June 30, 2026
Proof, panic, and PDF pirates
Mathematics: Its Content, Methods and Meaning
This giant math bible has fans swooning, newbies panicking, and free-PDF hunters rejoicing
TLDR: A famous 1,081-page math collection from Soviet-era scholars is being hailed as a classic guide to the subject. In the comments, veterans rave, beginners feel intimidated but inspired, and one crowd-pleaser steals the show by dropping free PDF links for all three volumes.
A 1,081-page monster of a math book has crashed into the chat, and the community response is basically: legendary, terrifying, and where’s the free link? Mathematics: Its Content, Methods and Meaning is being praised as an all-time great collection of big-picture writing on mathematics, put together by Soviet-era heavyweights including Kolmogorov. The official pitch is lofty — a sweeping guide to what mathematics is, how it works, and why it matters — but the comments quickly turned it into a full-blown personality test.

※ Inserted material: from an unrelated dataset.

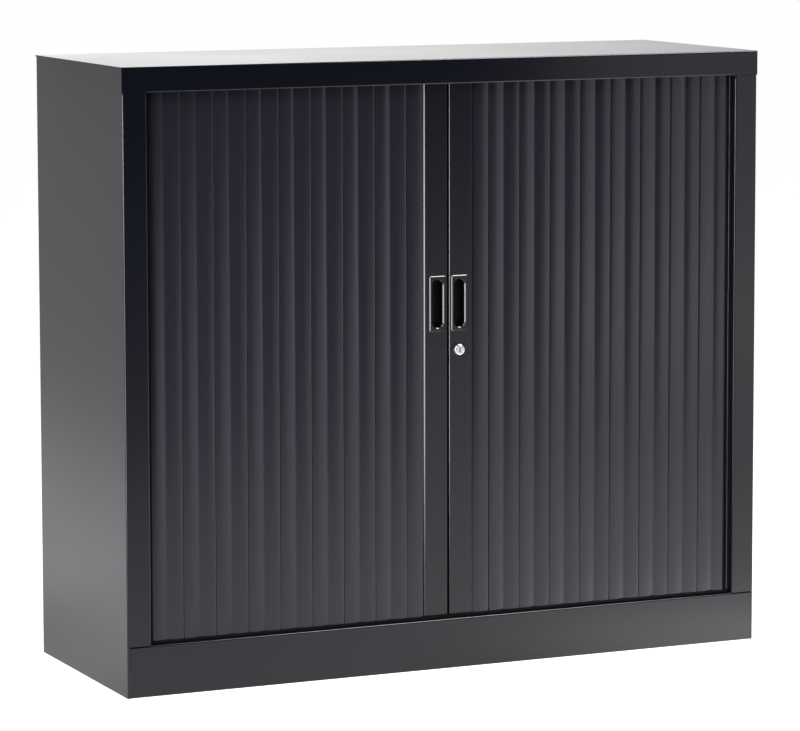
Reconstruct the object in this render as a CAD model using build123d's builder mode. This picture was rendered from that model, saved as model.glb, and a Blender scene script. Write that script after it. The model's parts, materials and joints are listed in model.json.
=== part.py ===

On one side, the math faithful are in near-religious awe. One commenter flat-out called it “one of the best generalist books on mathematics ever published,” while another said it’s amazing if you already know a good amount of math, because it helps everything click into a larger picture. That’s the first mini-drama: is this a welcoming gateway, or an elite flex disguised as a book recommendation?
Then came the lovable chaos. One adult learner admitted they want to start from scratch, turning the thread into a quiet cry for help from everyone who has ever opened a serious math book and immediately reconsidered their life choices. Another commenter swerved into a heartfelt side quest about relearning trigonometry for navigation and astronomy, proving that the real internet never stays on one topic for long. And yes, a hero arrived with free PDFs on Archive.org, because no online book discussion is complete until someone shows up like a digital Robin Hood. The vibe: half book club, half support group, half treasure hunt — which is somehow very on brand for math fans.
Key Points
- •The article reviews *Mathematics: Its Content, Methods, and Meaning*, a 1,081-page work in three volumes bound as one, and notes it is strongly recommended for undergraduate mathematics libraries.
- •The book’s content spans a wide range of topics including analysis, geometry, algebraic equations, ODE, PDE, calculus of variations, complex analysis, number theory, probability, real variables, linear algebra, topology, functional analysis, and groups.
- •The work is described as a compendium of substantial survey essays written by leading Soviet mathematicians in the late 1950s.
- •The preface to the Russian edition states that the book was intended to acquaint a broad circle of the Soviet intelligentsia with mathematical disciplines, their methods, foundations, and development.
- •The reviewer specifically highlights Steckin’s treatment of the Lebesgue integral and I. M. Gel'fand’s essay on functional analysis in Part III.